What are head lice?
Head lice (Pediculus humanus capitis), are parasitic, wingless insects that live on human heads and feed on their host’s blood. An adult is commonly called a “louse” and is about the size of a sesame seed. The eggs, called nits, are even smaller – about the size of a dandruff flake. Head lice are extremely contagious. They are found almost exclusively on the scalp, particularly around and behind the ears and near the neckline at the back of the head and, uncommonly, on the eyelashes or eyebrows. The lice cling tightly to hair with hook-like claws at the end of each of their six legs; the nits adhere firmly to the hair shaft and can be difficult to remove.
What are the symptoms?
- “Tickling” feeling of something moving on the scalp.
- Itching, caused by an allergic reaction to the bites of the head louse.
- Irritability and difficulty sleeping; head lice are most active in the dark.
- Sores on the head caused by scratching. The sores can sometimes become infected.
What are the causes?
Direct or indirect exposure to lice, or direct contact with someone afflicted by lice, causes lice infestation. In the United States, infestation with head lice is most common among preschool and elementary school-age children who can pass on the lice to family members and caretakers. Although head lice don’t transmit disease, kids can develop a secondary bacterial infection of the skin from scratching the itches caused by a lice infestation.
An estimated six million to 12 million infestations occur each year in the United States among children three to 11 years of age.
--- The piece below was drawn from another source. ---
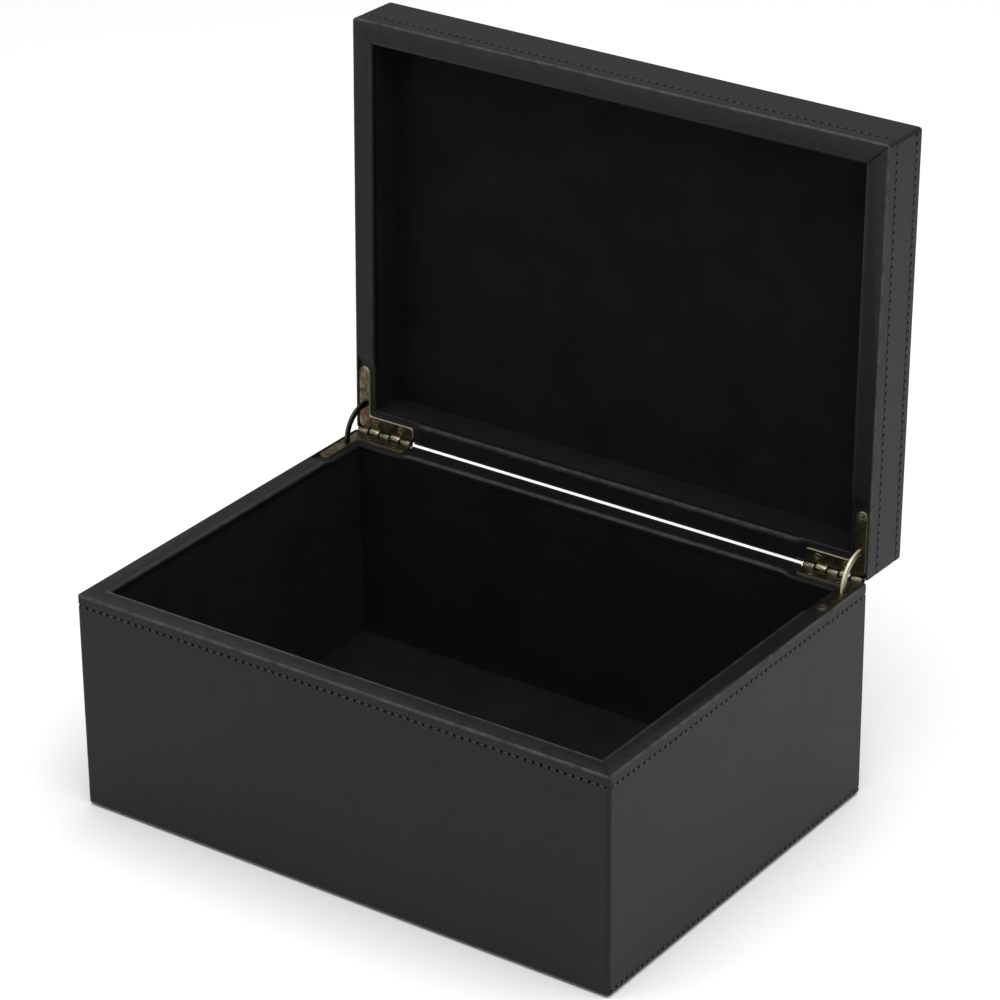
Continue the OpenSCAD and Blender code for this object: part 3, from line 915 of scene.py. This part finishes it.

Some studies suggest that girls get head lice more often than boys, probably due to more frequent head-to-head contact. Picking up head lice is not related to cleanliness of a child or of his or her environment. Close contact or sharing personal belongings, such as hats or hairbrushes, puts people at risk.
Infestation with head lice is much less common among African-Americans than among persons of other races, perhaps because the head louse found most frequently in the United States may have claws that are better adapted for grasping the shape and width of some types of hair but not others.
What is the conventional treatment?
The conventional treatment is one percent lindane, sold as a lotion with the trade name Kwell. Lindane is a cousin of DDT and can harm the nervous system.
In addition to individual treatment, physicians usually advise washing all hats, scarves, pillow cases, bedding, clothing, and towels worn or used by the infested person in the two days just before treatment begins. These items can be machine washed and dried using the hot water and hot air cycles – lice and eggs are killed by exposure for 5 minutes to temperatures higher than 53.5°C (128.3°F). If an item can’t be laundered, physicians recommend either having it dry-cleaned or sealing it in a plastic bag for two weeks. They also recommend not sharing hats, grooming aids, and towels that have come in contact with the hair of an infested person. In addition, they suggest you vacuum furniture and floors to remove any hairs from an infected person that might have viable nits attached.
What therapies does Dr. Weil recommend for lice?
To augment the household and clothing cleaning recommended above, natural and safer alternatives to conventional treatment with Kwell include one percent permethrin cream rinse, sold as Nix and Neem, derived from a tree in India. Lice can develop resistance to permethrin products, and these products can aggravate asthma in some children, but both Nix and Neem are relatively nontoxic. (Neem is sold in garden shops.)
Lice-B-Gone, a non-toxic, multi-enzyme shampoo made from plant sources, seems to get rid of lice in a single application. It works by softening the excreted “glue” that holds the nits (lice eggs) to the hair shaft and also dissolves the exoskeletons of adult lice. Since it contains no pesticides, Lice-B-Gone is considered safe for pregnant women, nursing mothers, young children and people with asthma. In some states, the cost of treatment with Lice-B-Gone is covered by Medicaid.